Le plaquage du Clermontois Samuel Ezeala sur son adversaire du Racing, Virimi Vakatawa, lors d’un match de Top 14, le 7 janvier à Nanterre, qui aboutira à une perte de connaissance et une évacuation à l’hôpital du plaqueur. / Dave Winter / Icon Sport

Editorial du « Monde ». Ce sport, l’un des plus pratiqués du pays, est tombé sur la tête. Au niveau professionnel mais aussi amateur, le rugby compte ses blessés, en particulier les victimes de plus en plus nombreuses d’une commotion cérébrale. Le terme médical désigne un traumatisme crânien. En une décennie à peine, il a remplacé le diagnostic plus vague de « K.-O. ».

En France, le phénomène s’observe surtout chez les professionnels. Chaque saison du Top 14, le championnat de première division, offre l’occasion d’un nouveau bilan : l’édition 2016-2017 a enregistré 102 commotions cérébrales, presque deux fois plus que les 53 cas de la saison 2012-2013.

Les chiffres traduisent l’évolution d’un sport de contact en dangereuse mutation. Là où le rugby récompensait les passes à foison, les combinaisons inventives et les courses dans l’espace, il semble aujourd’hui produire l’inverse. Le réflexe est à l’affrontement frontal, kilos de muscles contre kilos de muscles, entre des joueurs façonnés au rythme de leurs séances de musculation. Des joueurs en voie de « robotisation », pour reprendre le mot de Daniel Herrero, l’ancien entraîneur de Toulon. La professionnalisation, depuis 1995, a transformé à la fois les corps et la façon de jouer à ce sport singulier. Désireux de marquer les esprits, certains médecins lancent un cri d’alarme et redoutent l’irréparable.

Perte de 16 500 licences

Sans caméras de télévision, la situation préoccupe aussi au niveau amateur, où l’encadrement médical est moindre. Les joueurs ont beau courir bien moins vite, plaquer bien moins fort, le risque existe. A plus forte raison pour ceux dont les gestes sont moins maîtrisés et qui auraient tendance, par mimétisme, à reproduire les séquences « vues à la télé ». Pour la seule saison 2016-2017, la Fédération française de rugby (FFR) a recensé 1 820 suspicions de commotion.
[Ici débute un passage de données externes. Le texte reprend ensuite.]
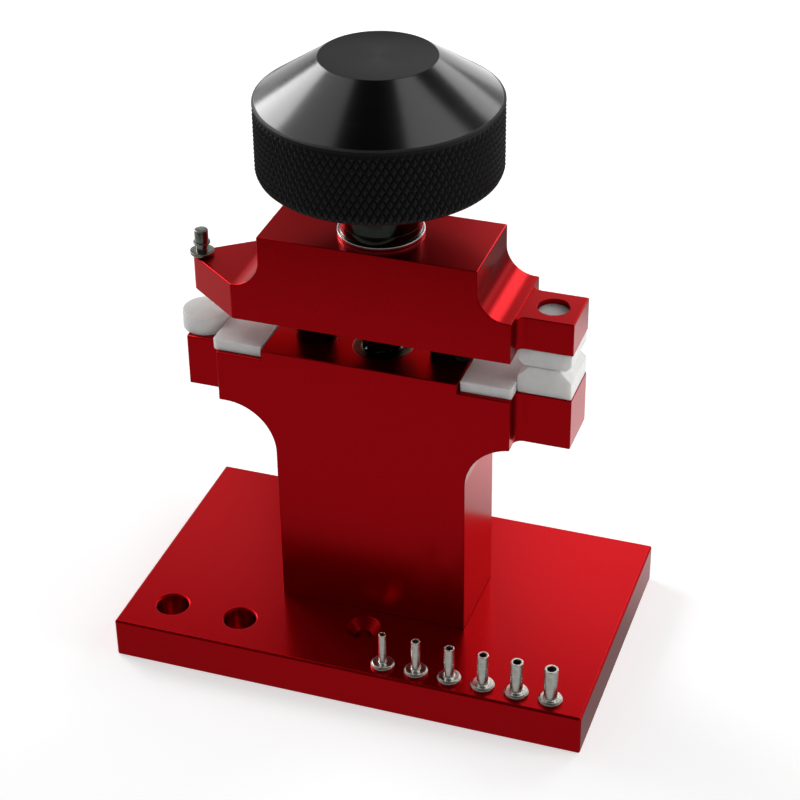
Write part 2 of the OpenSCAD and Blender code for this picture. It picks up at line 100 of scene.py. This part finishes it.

Impossible, pour l’heure, de connaître avec exactitude les séquelles de telles lésions. Une chose de sûre, cependant : la fédération, qui a communiqué, en mars, les préconisations de son « observatoire médical du rugby », a tout intérêt à prendre la question à bras-le-corps pour rassurer parents et enfants. En 2017, elle reconnaissait une perte de 16 500 licences d’une année à l’autre, sans établir les corréler avec le problème des commotions cérébrales.

De nouvelles règles fédérales ou internationales pourraient circonscrire le risque, réhabiliter la passe, la prise d’espace et d’initiative, plutôt que d’innombrables télescopages dans les « rucks », ces regroupements informels où se multiplient les collisions. Lors de la décennie précédente, des changements de réglementation ont déjà assaini la mêlée, et permis une baisse des blessures au rachis cervical.

Un changement semble aussi urgent si la FFR et la Ligue nationale de rugby, institution chargée du volet professionnel, veulent éviter une judiciarisation de la question – phénomène observé aux Etats-Unis dans le football américain, l’un des sports les plus populaires outre-Atlantique, mais aussi l’un des plus destructeurs. Le rugby est devenu professionnel. C’est un fait. Il ne doit pas oublier pour autant qu’il est un jeu, dont « le ballon est un hommage permanent à la fantaisie et au talent », naguère célébrés dans ces colonnes par Jean Lacouture.